The pandemic has forced a lot of Georgia families to rethink the education of their children. Public-school enrollment this fall was about 36,000 lower than the year before, and that’s after the gains among public charter schools that offset some of the losses. Private schools and homeschooling have also become more appealing.

It’s no wonder, then, that interest in expanding education options is likewise higher. Nor is it surprising that opponents are rounding up the usual excuses to try to prevent more families from gaining options.

Around this time each year, we hear opponents talk about the “cost” of programs such as Georgia’s tax credit scholarships and Special Needs Scholarship, or proposals to create education scholarship accounts (ESAs). The way they do so is incomplete to the point of being misleading.
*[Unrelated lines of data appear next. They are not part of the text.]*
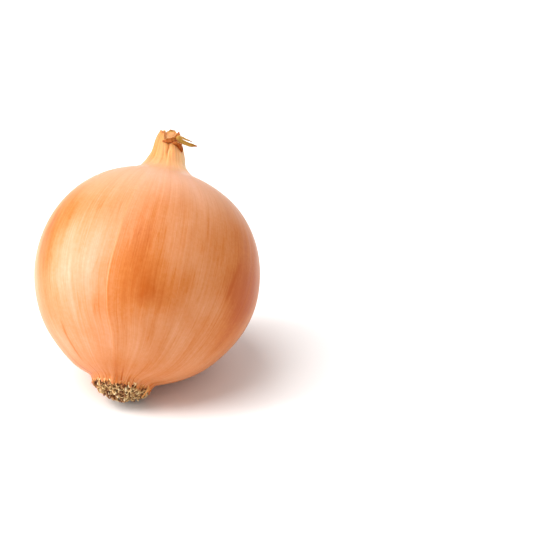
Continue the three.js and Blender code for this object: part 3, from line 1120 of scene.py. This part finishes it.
def dried_leaf():
    material, tree = new_material("dried_leaf")
    numbers = {
        name: add_node(tree, "ShaderNodeAttribute", attribute_name=name).outputs["Fac"] for name in LEAF_NUMBERS
    }
    place = add_node(tree, "ShaderNodeTexCoord")
    spots = add_node(
        tree, "ShaderNodeTexNoise", {"Vector": place.outputs["Object"], "Scale": SPOTS_PER_METRE, "Detail": 2.0}
    )
    lengthwise = add_node(
        tree, "ShaderNodeCombineXYZ", {0: numbers["across"], 1: numbers["along"], 2: numbers["tone"]}
    )
    stretched = add_node(tree, "ShaderNodeMapping", {"Vector": lengthwise.outputs[0], "Scale": (9, 2.5, 9)})
    fibres = add_node(tree, "ShaderNodeTexNoise", {"Vector": stretched.outputs[0], "Scale": 1.0, "Detail": 3.0})
    depth = sum_of(tree, (numbers["tone"], 1.0), (spots.outputs["Fac"], 0.2), (fibres.outputs["Fac"], 0.35))
    shade = add_node(tree, "ShaderNodeValToRGB", {"Fac": depth}, stops=LEAF_COLOURS)
    relief = add_node(
        tree, "ShaderNodeBump", {"Height": fibres.outputs["Fac"], "Strength": 0.5, "Distance": 0.0002}
    )
    shader = add_node(
        tree, "ShaderNodeBsdfPrincipled",
        {
            "Base Color": shade.outputs[0],
            "Roughness": 0.6,
            "Normal": relief.outputs[0],
            "Specular IOR Level": 0.2,
            "Subsurface Weight": 0.2,
            "Subsurface Radius": (1.0, 0.6, 0.3),
            "Subsurface Scale": 0.0006,
        },
    )
    close_material(tree, shader.outputs[0])
    return material


leaf_material = dried_leaf()
print("the leaf ends have", len(leaf_material.node_tree.nodes), "nodes")


# %% Lay the leaf ends
def leaf_taper(t, foot, tip):
    """Narrow at the foot, full by half way, and drawn in at the end."""
    grown = foot + (1 - foot) * smoothstep(t, 0.1, 0.5)
    return grown * (1 - (1 - tip) * t) * (1 - 0.75 * smoothstep(t, 0.82, 1.02))


def lay_leaf_ends():
    bm = bmesh.new()
    tone, along, across = (new_layer(bm, name) for name in LEAF_NUMBERS)
    for i, leaf in enumerate(LEAF_ENDS):
        lay_rod(
            bm, leaf_rod, line(*leaf["route"]), Vector(leaf["side"]).normalized(), leaf["width"], leaf["thick"],
            lambda t: leaf_taper(t, leaf["foot"], leaf["tip"]),
            {
                tone: lambda t, at: leaf["hue"] * (1 - 0.65 * smoothstep(t, 0.82, 1)),
                along: lambda t, at: 3 * t + 5 * i,
                across: lambda t, at: at,
            },
            cup=leaf["cup"], crumple=leaf["crumple"],
        )
    lay_rod(
        bm, leaf_rod, line(*LIP_ROUTE), Vector((0, 0.3, 1)), 1.7, 0.4,
        lambda t: 0.3 + 0.7 * math.sin(math.pi * t),
        {tone: lambda t, at: 0.12 + 0.1 * t, along: lambda t, at: 4 * t + 40, across: lambda t, at: at},
        cup=0.2, crumple=0.3,
    )
    bmesh.ops.recalc_face_normals(bm, faces=bm.faces)
    return bm


finish_piece(lay_leaf_ends(), "dried_leaf_ends", "leaf_ends", leaf_material)

# %% [markdown]
# ## Surface and light
#
# The onion lies on a white sweep. A tall soft light stands close on the left and a little in front, and gives
# the long pale shine on that side. A wide one hangs above, a little to the left and in front. The white
# surroundings fill the rest.

# %% Floor
FLOOR_HALF = 6.0

floor_mesh = bmesh.new()
bmesh.ops.create_grid(floor_mesh, x_segments=1, y_segments=1, size=FLOOR_HALF)
floor_data = bpy.data.meshes.new("floor")
floor_mesh.to_mesh(floor_data)
floor_mesh.free()
# Matt white paper gives soft light back from below and shows no gloss
floor_material, floor_tree = new_material("white_paper_sweep")
floor_shader = add_node(
    floor_tree, "ShaderNodeBsdfPrincipled",
    {"Base Color": colour("#fbf9f8"), "Roughness": 0.9, "Specular IOR Level": 0.1},
)
close_material(floor_tree, floor_shader.outputs[0])
floor_data.materials.append(floor_material)
floor = bpy.data.objects.new("floor", floor_data)
bpy.context.scene.collection.objects.link(floor)
print("the floor is", 2 * FLOOR_HALF, "m wide")


# %% Lights and surroundings
def soft_light(name, way, distance, size, size_y, power):
    """An area light at way (right, up, towards the camera) from the globe, facing it."""
    data = bpy.data.lights.new(name, "AREA")
    data.shape = "RECTANGLE"
    data.size = size
    data.size_y = size_y
    data.energy = power
    light = bpy.data.objects.new(name, data)
    towards = (right * way[0] + up * way[1] - forward * way[2]).normalized()
    light.location = middle * MM + towards * distance
    light.rotation_euler = towards.to_track_quat("Z", "Y").to_euler()
    bpy.context.scene.collection.objects.link(light)


soft_light("left_softbox", (-0.95, 0.25, 0.3), distance=1.3, size=0.6, size_y=1.8, power=22.4)
soft_light("overhead_softbox", (-0.35, 0.86, 0.6), distance=1.8, size=1.4, size_y=1.4, power=29.5)

world = bpy.data.worlds.new("white_studio")
world.use_nodes = True
world.node_tree.nodes["Background"].inputs["Color"].default_value = colour("#ffffff")
world.node_tree.nodes["Background"].inputs["Strength"].default_value = 0.6
bpy.context.scene.world = world
bpy.context.scene.view_settings.view_transform = "Standard"
bpy.context.scene.view_settings.look = "None"
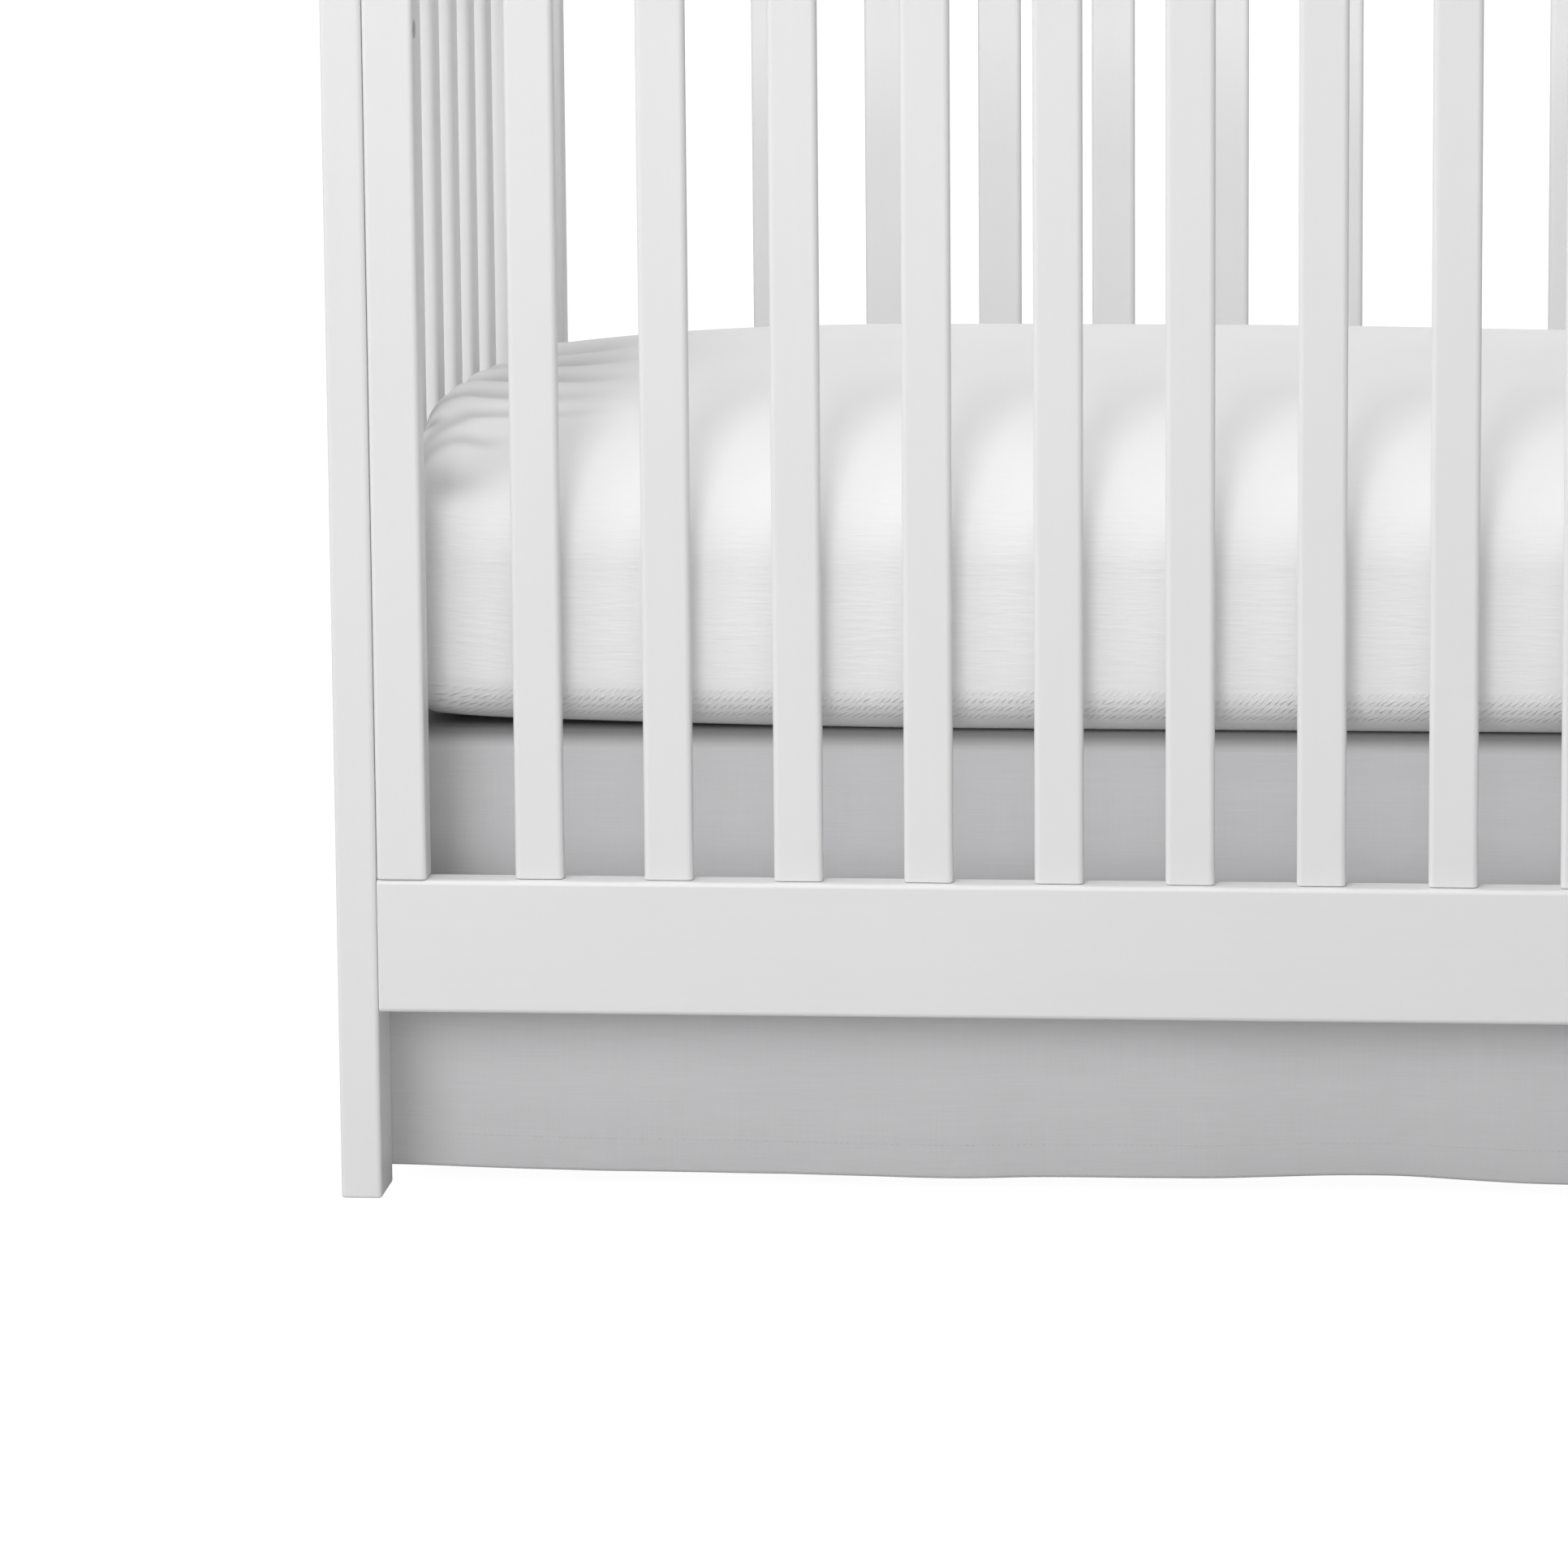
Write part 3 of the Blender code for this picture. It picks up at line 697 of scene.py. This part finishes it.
def panel_surface(along, down, half_length, folds, seed):
    """Face of a hung panel. along is in metres, down runs from 0 at the deck to 1 at the hem.

    The sheet leaves the vertical by the folds' swing times down^1.6, a soft billow
    sin(pi down^4) above the hem and the ripples; its length follows the hem's lift."""
    swing, lift = hem_folds(along, folds)
    height = DECK_TOP - HEM_FLOOR - lift
    from_middle = np.abs(along / half_length)
    billow = BILLOW * (1.0 - from_middle ** BILLOW_ENDS)
    out = swing * down ** SWING_BEND + billow * np.sin(math.pi * down ** BILLOW_LOW)
    out = out + ripples(along, down, seed) * (1.0 - from_middle ** RIPPLE_ENDS)
    return out, DECK_TOP - height * down


def turned(points, middle, turn):
    """Points turned about Z and moved to their place."""
    c, s = math.cos(turn), math.sin(turn)
    x = points[:, 0] * c - points[:, 1] * s
    y = points[:, 0] * s + points[:, 1] * c
    return np.column_stack((x, y, points[:, 2])) + middle


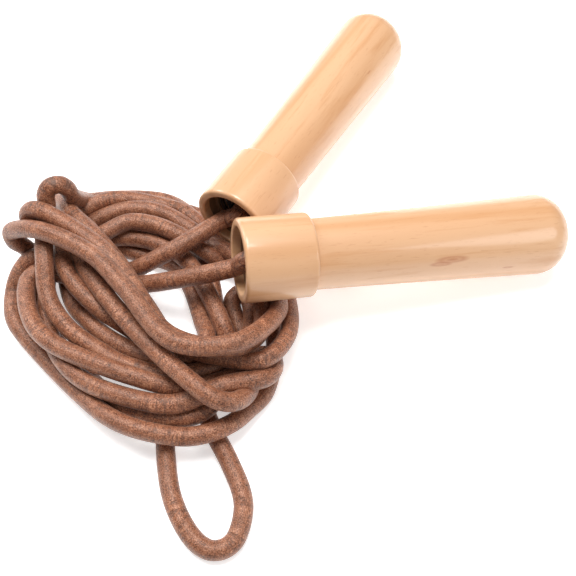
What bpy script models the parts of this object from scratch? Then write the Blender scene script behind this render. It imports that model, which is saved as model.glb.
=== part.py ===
import math

import bmesh
import bpy
import numpy as np
from mathutils import Matrix, Vector

# Jump rope: a leather cord and two turned handles, each running on a ball bearing.
# All dimensions are in millimetres, and the floor is at height 0.
MM = 0.001
cordDia = 8.0
cordPoints = 92
cordGap = 8.05
floorLift = 4.05
collarR, collarLen = 18.0, 30.4
neckR, buttR = 15.24, 18.2
handleLen, buttRound = 149.3, 12.9
cupR, cupDepth = 14.2, 8.3
grooveR, grooveEnd = 12.4, 9.7
seatR, seatFloor = 11.4, 17.0
pocketR, pocketEnd = 7.0, 24.0
bearingR, bearingBore, bearingWide, bearingMid = 11.0, 4.1, 7.0, 13.2
ballR, ballPitch, ballCount = 1.985, 7.5, 7
snapR, snapWire, snapMid, snapGap, snapPoints = 11.4, 0.6, 9.0, 24, 21
woodSteps, ringSteps, smallSteps, cageSteps = 30, 18, 14, 28

# Mouth centre, yaw in degrees, and how far the mouth end is tipped up, for each handle.
handles = {
    "near": {"mouth": (-63.3, -72.8, 39.3), "yaw": 11.8, "tip": 9.0},
    "far": {"mouth": (-67.9, -44.6, 27.0), "yaw": 60.1, "tip": 3.72},
}

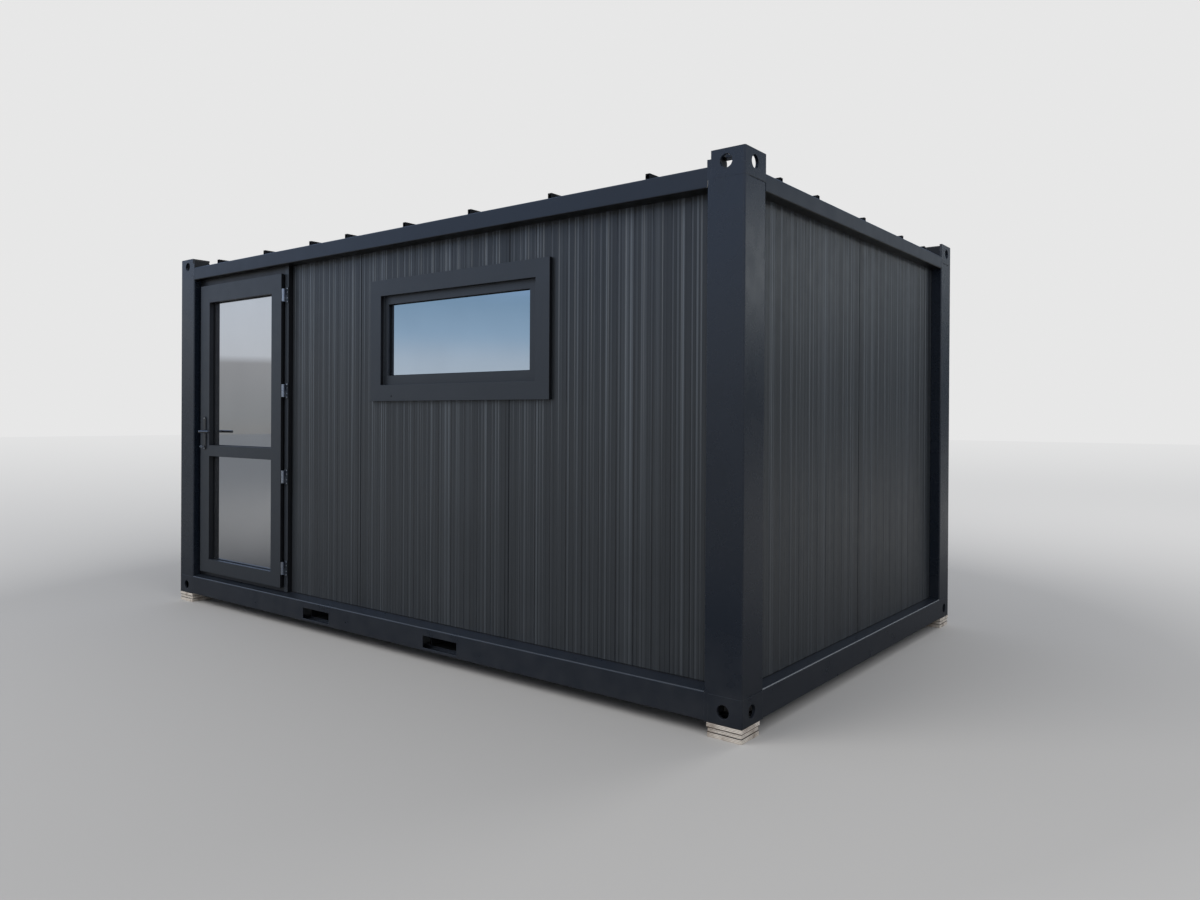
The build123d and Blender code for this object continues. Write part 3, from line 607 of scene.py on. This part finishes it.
def opened(made, kind, wanted):
    """Opens a piece in edit mode with only its wanted edges or faces selected."""
    in_edit_mode(made, kind)
    bpy.ops.mesh.select_all(action="DESELECT")
    in_object_mode()
    for element in made.data.edges if kind == "EDGE" else made.data.polygons:
        element.select = wanted(element)
    bpy.ops.object.mode_set(mode="EDIT")


def new_bar(name, low, high):
    """A bar between two corners, with its place in its mesh."""
    clear_selection()
    middle = [(a + b) / 2 for a, b in zip(low, high)]
    bpy.ops.mesh.primitive_cube_add(size=1.0, location=middle, scale=[b - a for a, b in zip(low, high)])
    return set_apart(bpy.context.object, name)


def eased(made, offset, segments=1):
    """Breaks every sharp edge of a piece."""
    in_edit_mode(made, "EDGE")
    bpy.ops.mesh.bevel(offset=offset, offset_type="OFFSET", segments=segments, affect="EDGES")
    in_object_mode()
    return made


def joined(name, pieces):
    """Several pieces as one."""
    clear_selection()
    for piece in pieces:
        piece.select_set(True)
    bpy.context.view_layer.objects.active = pieces[0]
    if len(pieces) > 1:
        bpy.ops.object.join()
    return set_apart(bpy.context.object, name)


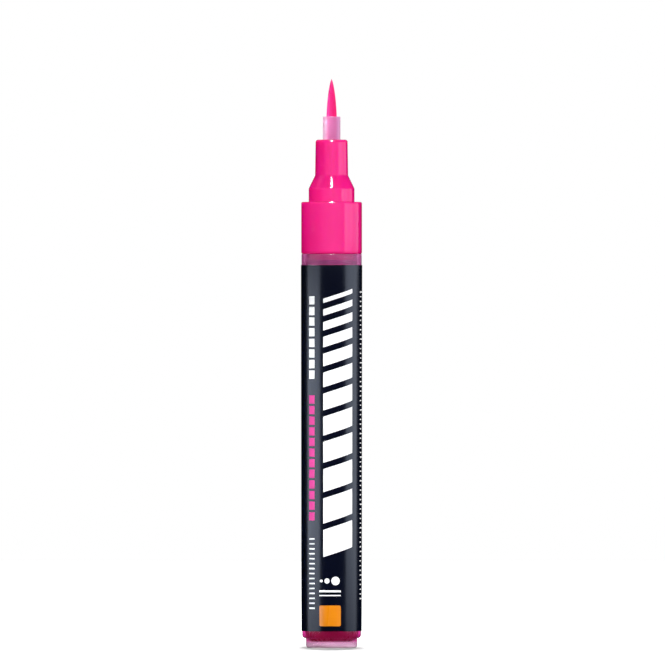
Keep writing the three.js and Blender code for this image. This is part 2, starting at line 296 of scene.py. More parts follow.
# The share of the fine grain in the pink skin's bump
SKIN_GRAIN = 0.2


# Mesh making


def make_object(name, places, faces, sharp=SHARP):
    """A mesh from places in millimetres, smooth apart from its sharp edges."""
    mesh = bpy.data.meshes.new(name)
    mesh.from_pydata([(x * MM, y * MM, z * MM) for x, y, z in places], [], faces)
    work = bmesh.new()
    work.from_mesh(mesh)
    bmesh.ops.recalc_face_normals(work, faces=work.faces)
    work.to_mesh(mesh)
    work.free()
    mesh.polygons.foreach_set("use_smooth", [True] * len(mesh.polygons))
    mesh.set_sharp_from_angle(angle=math.radians(sharp))
    obj = bpy.data.objects.new(name, mesh)
    bpy.context.scene.collection.objects.link(obj)
    return obj


def bend(radius, height, size, start, end, steps=BEND_STEPS):
    """Points of an arc round (radius, height), from start to end in degrees."""
    points = []
    for i in range(steps + 1):
        angle = math.radians(start + (end - start) * i / steps)
        points.append((radius + size * math.cos(angle), height + size * math.sin(angle)))
    return points


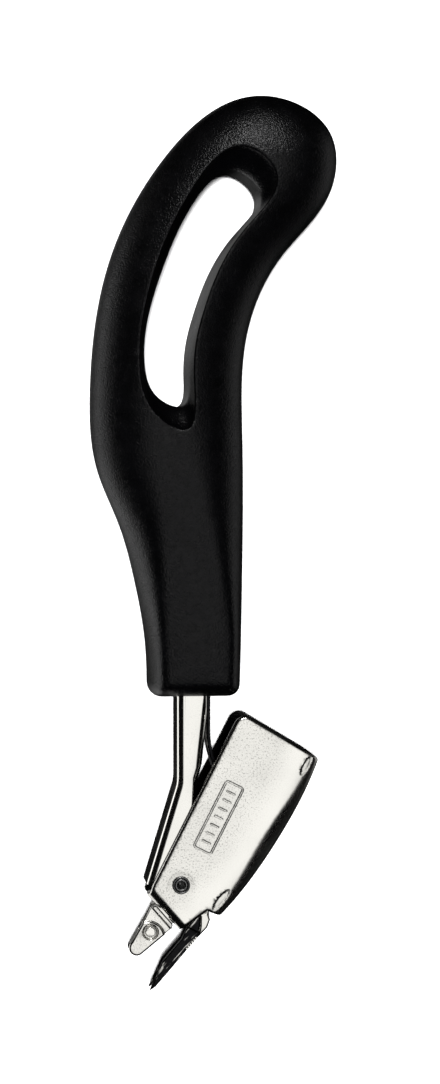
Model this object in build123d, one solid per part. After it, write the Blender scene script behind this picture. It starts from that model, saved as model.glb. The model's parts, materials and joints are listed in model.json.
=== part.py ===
"""Staple remover: a levered fork blade that clamps against a beak in a sprung rocker head.

Each piece is drawn about the pivot axis, with x towards the rocker back, y up the handle and z
along the rivet. It is then moved so that the tool lies on its side with the floor at z = 0.
"""

import os
from math import atan2, cos, degrees, radians, sin

from build123d import *

# Whole tool
HANDLE_THICK = 22.0
PIVOT_AT = (-7.21, -68.68, HANDLE_THICK / 2)

# Handle
HANDLE_END_Y = 37.8
HANDLE_LEFT_X = -6.3
HANDLE_RIGHT_X = 12.3
HANDLE_RIM_R = 4.8
HANDLE_END_R = 2.5
LOOP_RIM_R = 0.8
GRIP_PTS = [
    (-6.7, 48.7),
    (-8.8, 60.9),
    (-12.2, 73.0),
    (-16.4, 83.5),
    (-17.9, 99.0),
    (-14.6, 123.6),
    (-3.6, 145.6),
    (17.2, 159.4),
    (31.2, 151.7),
    (31.0, 139.9),
    (21.6, 127.6),
    (14.1, 111.4),
    (13.1, 90.0),
    (12.9, 60.0),
]
LOOP_BAND_HALF = 5.0
LOOP_WAIST_PTS = [
    (-7.1, 104.0),
    (-3.2, 125.0),
    (2.9, 137.6),
    (10.8, 143.7),
    (16.0, 139.3),
    (10.9, 129.2),
    (3.95, 115.3),
    (1.75, 103.6),
    (0.3, 96.6),
    (-4.7, 98.5),
]
LOOP_RIM_PTS = [
    (-8.4, 103.7),
    (-5.2, 124.4),
    (2.0, 139.5),
    (12.6, 147.9),
    (18.5, 142.6),
    (12.2, 131.6),
    (4.1, 115.5),
    (2.1, 103.6),
    (0.4, 92.0),
    (-5.2, 95.0),
]

# Shank channel
SHANK_SHEET = 1.2
SHANK_HALF = 4.8
SHANK_BEND_R = 1.5
TANG_TOP_Y = 76.0
TANG_LEFT_X = -0.7
TANG_RIGHT_X = 5.5
TANG_HOLES_Y = (52.0, 66.0)
TANG_HOLE_R = 1.8
TANG_HOLE_X = 2.9
SHANK_KINK = (TANG_LEFT_X, 20.5)
SHANK_TOE = (-6.9, 0.2)
SHANK_KINK_R = 7.0
POCKET_GAP = 0.05

# Leaf spring
LEAF_THICK = 0.7
LEAF_HALF = 3.2
LEAF_TOP_Y = 56.0
LEAF_BEND_Y = 31.0
LEAF_BEAR_DEG = -29.5
LEAF_BEAR_GAP = 0.12
LEAF_CURL_R = 1.5
LEAF_CURL_DEG = 120.0

# Head cover
HEAD_SHEET = 1.0
HEAD_HALF = 6.0
BACK_CENTRE = (-51.83, 53.74)
BACK_R = 85.1
BACK_BEND_R = 3.0
CORNER_LOW = (-6.6, -1.6)
CORNER_HIGH = (12.1, 35.0)
CORNER_BACK = (28.35, 25.2)
CORNER_TAB = (7.9, -6.8)
NOTCH = (5.4, -5.4)
CORNER_TOE = (0.0, -9.3)
CORNER_HIGH_R = 2.4
LIP_DEPTH = 1.8
LIP_BEND_R = 1.9
LIP_KEY = (4.4, 6.6)
LIP_STOP_LEN = 2.4
LIP_STOP_DEPTH = 2.6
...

First, there’s the way they define “cost.” Invariably, they focus solely on the change in revenue for public school systems – while ignoring the expenses these systems incur in educating children. A budget is more than just one side of the ledger.
While systems have fixed costs such as school buildings, research indicates more expenses are variable. That makes sense, considering school systems expect additional state funding for each additional student they enroll. After all, you’ll never hear a school official tell state budget writers, “Don’t worry about increasing our funding; most of our costs are fixed, so we’re all good!”

The “cost” of these education options needs to reflect the savings that school systems experience when a student chooses to leave. Because only the state portion of funding is at issue, and the system keeps all of its locally raised tax dollars, this should be very manageable. It’s no different from when a student’s family moves to another public school system.

The second mistake opponents make is related. They make the – very convenient – assumption that children who choose a different option wouldn’t have enrolled in public schools anyway. Therefore, they claim, there aren’t really any offsetting expense reductions.
This assumption is not only convenient – for them – but erroneous.

Research into these programs in Georgia and elsewhere around the country suggest between 84% and 90% of enrollees are “switchers.” That is, they switched from a public school to a different option. The rate is still higher when a program requires prior public school attendance, as the latest ESA proposal in Georgia does in most cases.

So, the vast majority of children who choose one of these programs do represent a cost savings for school systems. Even with a few non-switchers, the programs very likely save taxpayers money overall.

But there’s a final kind of cost, an actual cost, that opponents ignore. Maybe that’s because they’re the ones imposing it.

There is probably no greater cost to taxpayers, and society at large, than a bad educational fit for a child. All children are different, and one size does not fit all. Even excellent schools are not the best fit for every single child. By limiting families’ options, we are forcing some children to attend a school that just isn’t right for them.

What’s more, we know providing options isn’t better only in some theoretical sense. Once again, research shows that school-choice programs tend to boost academic achievement not only for participants, but for the students who remain in the public schools they leave.

In fact, my organization just this past week released a study quantifying the benefits of higher achievement. Author Corey DeAngelis of the Reason Foundation found that enrolling just 5% of Georgia students in an ESA could boost the state’s high school graduation rate by 4 percentage points. That in turn would generate $1.7 billion in economic benefits from these additional grads’ higher lifetime earnings. It would also likely reduce the number of crimes committed in Georgia by about 350, reducing the social cost of crime by some $13 million.
The real cost associated with these programs, then, is the opportunity cost of not having them.


Kyle Wingfield is president and CEO of the Georgia Public Policy Foundation: www.georgiapolicy.org.